Despite observing slower growth within its Other Managed (OM) and Triple-Net lease segments, as well as plans to strategically sell non-core assets, KeyBanc believes the fundamentals’ trajectory and strategic capital recycling position AHR as a compelling growth narrative within the REIT sector. The firm acknowledges the potential for American Healthcare REIT to outperform its 2025 management guidance by effectively managing internal growth, external investments, and its balance sheet. However, due to a conservative revision of the company’s 2025 and 2026 estimates, KeyBanc has slightly decreased the price target. The Overweight rating indicates the firm’s continued confidence in the stock’s performance potential. The company currently offers a 3.29% dividend yield, and InvestingPro analysis reveals several additional key metrics and insights available to subscribers, including a comprehensive Pro Research Report that provides deep-dive analysis of AHR’s financial health and growth prospects.
In other recent news, American Healthcare REIT reported its fourth-quarter 2024 earnings, revealing a net loss per share of $0.21 and revenue of $542.74 million.

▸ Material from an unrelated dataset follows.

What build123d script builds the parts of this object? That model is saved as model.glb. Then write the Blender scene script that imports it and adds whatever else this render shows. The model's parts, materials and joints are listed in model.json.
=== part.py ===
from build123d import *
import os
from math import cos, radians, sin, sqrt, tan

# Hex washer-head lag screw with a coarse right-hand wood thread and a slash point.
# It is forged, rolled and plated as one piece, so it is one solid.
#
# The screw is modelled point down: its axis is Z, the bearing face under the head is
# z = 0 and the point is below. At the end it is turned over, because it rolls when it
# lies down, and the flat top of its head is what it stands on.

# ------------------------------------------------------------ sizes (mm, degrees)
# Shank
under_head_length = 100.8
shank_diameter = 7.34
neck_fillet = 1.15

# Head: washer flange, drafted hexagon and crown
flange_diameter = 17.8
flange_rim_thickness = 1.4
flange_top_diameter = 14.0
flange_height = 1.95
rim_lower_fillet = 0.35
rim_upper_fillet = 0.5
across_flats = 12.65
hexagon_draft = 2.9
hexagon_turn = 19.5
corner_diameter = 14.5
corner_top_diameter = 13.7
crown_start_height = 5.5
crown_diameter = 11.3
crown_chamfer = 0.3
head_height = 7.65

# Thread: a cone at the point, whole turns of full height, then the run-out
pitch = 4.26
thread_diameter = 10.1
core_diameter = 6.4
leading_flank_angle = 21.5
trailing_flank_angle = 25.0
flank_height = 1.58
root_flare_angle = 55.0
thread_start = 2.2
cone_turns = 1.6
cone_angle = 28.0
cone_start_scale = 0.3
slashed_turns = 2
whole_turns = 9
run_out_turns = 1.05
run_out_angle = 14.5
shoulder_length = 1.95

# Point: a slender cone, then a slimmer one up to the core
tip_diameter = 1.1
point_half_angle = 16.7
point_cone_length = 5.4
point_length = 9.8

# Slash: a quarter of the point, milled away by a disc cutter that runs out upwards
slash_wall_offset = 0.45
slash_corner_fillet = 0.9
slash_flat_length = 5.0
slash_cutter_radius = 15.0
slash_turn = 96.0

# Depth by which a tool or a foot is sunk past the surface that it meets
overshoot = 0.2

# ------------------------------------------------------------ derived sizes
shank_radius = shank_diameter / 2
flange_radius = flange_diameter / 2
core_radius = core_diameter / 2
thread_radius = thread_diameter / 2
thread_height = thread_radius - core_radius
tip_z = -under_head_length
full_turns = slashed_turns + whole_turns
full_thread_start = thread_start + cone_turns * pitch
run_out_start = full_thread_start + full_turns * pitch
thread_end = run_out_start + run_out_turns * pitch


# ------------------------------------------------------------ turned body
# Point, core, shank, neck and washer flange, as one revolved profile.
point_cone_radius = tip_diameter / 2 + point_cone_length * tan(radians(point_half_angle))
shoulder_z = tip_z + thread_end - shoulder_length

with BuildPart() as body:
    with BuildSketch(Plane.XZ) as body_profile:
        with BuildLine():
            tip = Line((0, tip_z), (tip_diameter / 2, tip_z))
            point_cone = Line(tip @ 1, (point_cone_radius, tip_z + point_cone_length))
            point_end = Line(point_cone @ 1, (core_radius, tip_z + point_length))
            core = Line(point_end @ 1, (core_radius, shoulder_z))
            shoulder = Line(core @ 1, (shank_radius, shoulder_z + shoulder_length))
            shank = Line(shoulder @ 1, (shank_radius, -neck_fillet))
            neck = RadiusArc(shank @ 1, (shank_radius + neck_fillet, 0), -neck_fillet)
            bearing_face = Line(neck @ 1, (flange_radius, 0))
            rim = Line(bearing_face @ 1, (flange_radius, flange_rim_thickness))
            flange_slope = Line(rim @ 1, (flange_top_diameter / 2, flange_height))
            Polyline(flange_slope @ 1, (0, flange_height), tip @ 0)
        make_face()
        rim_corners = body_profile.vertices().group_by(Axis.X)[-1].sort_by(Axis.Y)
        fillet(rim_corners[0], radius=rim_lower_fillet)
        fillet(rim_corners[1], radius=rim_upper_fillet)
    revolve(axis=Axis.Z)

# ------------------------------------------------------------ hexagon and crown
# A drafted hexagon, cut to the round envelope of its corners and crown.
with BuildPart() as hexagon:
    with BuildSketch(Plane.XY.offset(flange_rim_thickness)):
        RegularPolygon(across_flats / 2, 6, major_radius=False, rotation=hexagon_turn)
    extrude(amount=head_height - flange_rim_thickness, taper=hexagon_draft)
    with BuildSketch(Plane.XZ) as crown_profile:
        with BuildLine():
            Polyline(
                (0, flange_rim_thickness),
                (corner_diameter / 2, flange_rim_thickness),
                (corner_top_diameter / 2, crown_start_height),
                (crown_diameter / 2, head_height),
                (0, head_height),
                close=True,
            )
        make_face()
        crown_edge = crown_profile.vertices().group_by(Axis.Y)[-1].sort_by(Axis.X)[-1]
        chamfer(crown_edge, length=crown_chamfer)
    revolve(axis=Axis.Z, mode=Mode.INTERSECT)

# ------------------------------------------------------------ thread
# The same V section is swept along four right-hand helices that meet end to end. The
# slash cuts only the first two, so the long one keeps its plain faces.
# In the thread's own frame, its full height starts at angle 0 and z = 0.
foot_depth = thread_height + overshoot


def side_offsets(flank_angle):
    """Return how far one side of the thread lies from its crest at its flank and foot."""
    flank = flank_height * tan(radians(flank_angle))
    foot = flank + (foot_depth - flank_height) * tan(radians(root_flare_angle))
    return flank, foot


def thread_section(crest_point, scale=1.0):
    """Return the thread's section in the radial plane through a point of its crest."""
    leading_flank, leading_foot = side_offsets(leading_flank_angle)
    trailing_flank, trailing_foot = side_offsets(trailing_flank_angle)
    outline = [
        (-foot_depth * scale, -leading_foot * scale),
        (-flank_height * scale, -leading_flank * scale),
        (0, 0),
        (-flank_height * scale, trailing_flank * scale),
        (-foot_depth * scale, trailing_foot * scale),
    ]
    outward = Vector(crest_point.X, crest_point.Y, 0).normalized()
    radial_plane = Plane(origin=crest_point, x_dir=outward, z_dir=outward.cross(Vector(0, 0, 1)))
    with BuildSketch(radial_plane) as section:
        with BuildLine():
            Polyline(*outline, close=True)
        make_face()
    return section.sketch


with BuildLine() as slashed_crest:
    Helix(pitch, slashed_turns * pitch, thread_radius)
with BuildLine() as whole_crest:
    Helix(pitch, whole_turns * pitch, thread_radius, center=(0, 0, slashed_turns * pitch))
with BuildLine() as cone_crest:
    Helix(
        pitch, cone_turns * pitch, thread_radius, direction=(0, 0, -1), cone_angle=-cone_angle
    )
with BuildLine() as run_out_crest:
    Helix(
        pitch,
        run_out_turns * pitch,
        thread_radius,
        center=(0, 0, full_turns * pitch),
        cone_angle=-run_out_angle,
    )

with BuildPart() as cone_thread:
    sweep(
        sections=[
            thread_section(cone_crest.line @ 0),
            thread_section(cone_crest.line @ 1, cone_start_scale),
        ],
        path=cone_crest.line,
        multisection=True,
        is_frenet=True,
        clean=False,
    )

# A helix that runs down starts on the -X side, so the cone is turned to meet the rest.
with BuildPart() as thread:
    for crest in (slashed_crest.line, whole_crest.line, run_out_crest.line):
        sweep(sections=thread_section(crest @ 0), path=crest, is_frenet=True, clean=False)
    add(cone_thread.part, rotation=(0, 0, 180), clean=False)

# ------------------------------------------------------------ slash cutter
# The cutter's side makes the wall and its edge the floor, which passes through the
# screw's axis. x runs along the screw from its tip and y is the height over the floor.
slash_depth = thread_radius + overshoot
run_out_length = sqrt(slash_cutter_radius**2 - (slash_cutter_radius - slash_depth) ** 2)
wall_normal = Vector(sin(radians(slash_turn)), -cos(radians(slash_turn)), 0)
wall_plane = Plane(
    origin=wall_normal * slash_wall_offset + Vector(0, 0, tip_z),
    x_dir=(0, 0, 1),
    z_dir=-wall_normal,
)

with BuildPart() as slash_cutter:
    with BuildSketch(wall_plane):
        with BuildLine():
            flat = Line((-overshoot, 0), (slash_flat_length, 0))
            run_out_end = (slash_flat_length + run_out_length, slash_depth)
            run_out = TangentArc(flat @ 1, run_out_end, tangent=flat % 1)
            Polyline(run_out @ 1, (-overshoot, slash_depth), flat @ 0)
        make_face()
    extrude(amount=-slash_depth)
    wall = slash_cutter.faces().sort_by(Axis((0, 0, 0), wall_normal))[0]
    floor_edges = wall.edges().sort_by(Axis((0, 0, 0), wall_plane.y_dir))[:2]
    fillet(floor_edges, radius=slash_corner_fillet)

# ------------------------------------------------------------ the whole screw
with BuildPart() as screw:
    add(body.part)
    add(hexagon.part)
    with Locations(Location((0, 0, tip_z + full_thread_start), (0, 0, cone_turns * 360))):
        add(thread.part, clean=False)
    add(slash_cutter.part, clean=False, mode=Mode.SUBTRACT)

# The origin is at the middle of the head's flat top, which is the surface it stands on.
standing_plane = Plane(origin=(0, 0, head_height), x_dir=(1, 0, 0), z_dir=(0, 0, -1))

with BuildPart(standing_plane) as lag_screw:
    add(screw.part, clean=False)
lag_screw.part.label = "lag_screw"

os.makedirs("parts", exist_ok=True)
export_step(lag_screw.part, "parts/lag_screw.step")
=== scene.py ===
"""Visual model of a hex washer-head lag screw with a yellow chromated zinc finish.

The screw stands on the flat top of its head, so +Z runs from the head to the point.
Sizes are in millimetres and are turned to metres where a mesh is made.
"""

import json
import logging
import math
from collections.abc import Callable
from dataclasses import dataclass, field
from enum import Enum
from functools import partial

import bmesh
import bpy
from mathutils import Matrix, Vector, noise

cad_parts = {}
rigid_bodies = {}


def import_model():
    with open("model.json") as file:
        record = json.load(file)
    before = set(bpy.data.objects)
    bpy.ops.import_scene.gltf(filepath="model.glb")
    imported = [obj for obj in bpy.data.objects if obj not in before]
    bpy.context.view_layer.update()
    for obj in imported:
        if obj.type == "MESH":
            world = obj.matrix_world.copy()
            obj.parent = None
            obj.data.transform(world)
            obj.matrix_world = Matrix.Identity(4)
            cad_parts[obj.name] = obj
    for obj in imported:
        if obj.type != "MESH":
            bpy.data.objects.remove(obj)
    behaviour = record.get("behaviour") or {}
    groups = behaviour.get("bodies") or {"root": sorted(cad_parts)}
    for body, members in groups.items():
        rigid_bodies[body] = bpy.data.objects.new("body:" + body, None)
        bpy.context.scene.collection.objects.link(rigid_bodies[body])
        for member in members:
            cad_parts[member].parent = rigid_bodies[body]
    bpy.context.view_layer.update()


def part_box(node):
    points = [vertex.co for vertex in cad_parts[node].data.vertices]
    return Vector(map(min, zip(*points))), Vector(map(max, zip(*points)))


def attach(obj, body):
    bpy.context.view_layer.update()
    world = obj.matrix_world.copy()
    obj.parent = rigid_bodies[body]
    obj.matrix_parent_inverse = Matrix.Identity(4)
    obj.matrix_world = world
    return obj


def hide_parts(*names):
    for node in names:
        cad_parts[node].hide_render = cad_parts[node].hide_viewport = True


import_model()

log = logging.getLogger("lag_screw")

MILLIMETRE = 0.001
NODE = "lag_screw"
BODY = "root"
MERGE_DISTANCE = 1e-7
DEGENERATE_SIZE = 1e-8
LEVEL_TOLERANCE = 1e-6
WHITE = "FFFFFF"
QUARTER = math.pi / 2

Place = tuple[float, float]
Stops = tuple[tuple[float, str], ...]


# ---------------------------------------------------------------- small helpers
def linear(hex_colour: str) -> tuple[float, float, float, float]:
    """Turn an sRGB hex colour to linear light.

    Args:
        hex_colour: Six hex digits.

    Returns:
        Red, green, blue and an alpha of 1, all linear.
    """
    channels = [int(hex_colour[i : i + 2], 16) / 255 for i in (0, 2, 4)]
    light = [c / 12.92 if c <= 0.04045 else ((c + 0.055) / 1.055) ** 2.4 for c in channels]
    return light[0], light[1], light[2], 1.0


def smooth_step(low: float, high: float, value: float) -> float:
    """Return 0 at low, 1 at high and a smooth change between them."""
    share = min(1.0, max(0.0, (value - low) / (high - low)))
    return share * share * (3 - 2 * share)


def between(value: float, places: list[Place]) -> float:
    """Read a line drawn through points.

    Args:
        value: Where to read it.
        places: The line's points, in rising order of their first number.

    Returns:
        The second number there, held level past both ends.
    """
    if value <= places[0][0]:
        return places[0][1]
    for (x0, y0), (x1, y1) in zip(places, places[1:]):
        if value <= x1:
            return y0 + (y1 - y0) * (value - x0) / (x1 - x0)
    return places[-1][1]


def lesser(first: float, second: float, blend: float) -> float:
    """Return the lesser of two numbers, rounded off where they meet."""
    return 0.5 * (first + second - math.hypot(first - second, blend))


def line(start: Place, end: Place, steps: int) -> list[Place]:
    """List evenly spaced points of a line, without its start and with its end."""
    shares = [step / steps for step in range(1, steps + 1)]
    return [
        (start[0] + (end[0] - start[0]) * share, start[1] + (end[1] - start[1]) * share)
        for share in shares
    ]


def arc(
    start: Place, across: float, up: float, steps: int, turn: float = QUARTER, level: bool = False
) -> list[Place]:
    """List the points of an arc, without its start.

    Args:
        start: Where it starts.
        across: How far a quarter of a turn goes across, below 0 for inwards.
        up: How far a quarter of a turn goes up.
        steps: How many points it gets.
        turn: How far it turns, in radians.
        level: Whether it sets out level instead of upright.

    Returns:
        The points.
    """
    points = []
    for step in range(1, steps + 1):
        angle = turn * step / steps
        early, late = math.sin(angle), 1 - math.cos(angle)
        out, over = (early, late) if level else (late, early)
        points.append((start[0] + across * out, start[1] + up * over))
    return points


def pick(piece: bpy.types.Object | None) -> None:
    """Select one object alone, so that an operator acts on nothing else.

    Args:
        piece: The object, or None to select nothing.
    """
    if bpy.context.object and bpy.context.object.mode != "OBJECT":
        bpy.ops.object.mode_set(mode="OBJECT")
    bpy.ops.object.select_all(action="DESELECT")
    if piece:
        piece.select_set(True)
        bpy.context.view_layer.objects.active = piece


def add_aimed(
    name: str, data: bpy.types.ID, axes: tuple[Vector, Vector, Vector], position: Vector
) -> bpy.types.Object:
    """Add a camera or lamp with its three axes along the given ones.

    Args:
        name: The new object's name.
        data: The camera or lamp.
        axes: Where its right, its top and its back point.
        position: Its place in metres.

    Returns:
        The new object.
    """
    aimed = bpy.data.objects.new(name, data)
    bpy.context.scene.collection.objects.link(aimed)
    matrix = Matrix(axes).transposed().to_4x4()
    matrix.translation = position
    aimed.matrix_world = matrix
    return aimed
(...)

Despite the loss, the company highlighted significant growth in its senior housing operations, particularly in its Trilogy and SHOP segments. Analysts have taken note of the company’s financial maneuvers; Truist Securities raised its price target to $32 while maintaining a Buy rating, and JMP Securities increased its target to $35, holding a Market Perform rating. These adjustments follow the company’s strategic actions, including asset sales and equity offerings, which have notably improved its financial leverage. The company’s efforts have reduced its net debt to adjusted EBITDA ratio to 4.3x by the end of 2024. Looking ahead, American Healthcare REIT has projected its 2025 Core Funds From Operations (FFO) to be between $1.56 and $1.60 per share. The company is also planning $140 million in new development projects, reflecting its commitment to expanding its presence in the senior housing market. Analysts have expressed optimism about the company’s future, citing favorable demographic trends in the senior housing sector.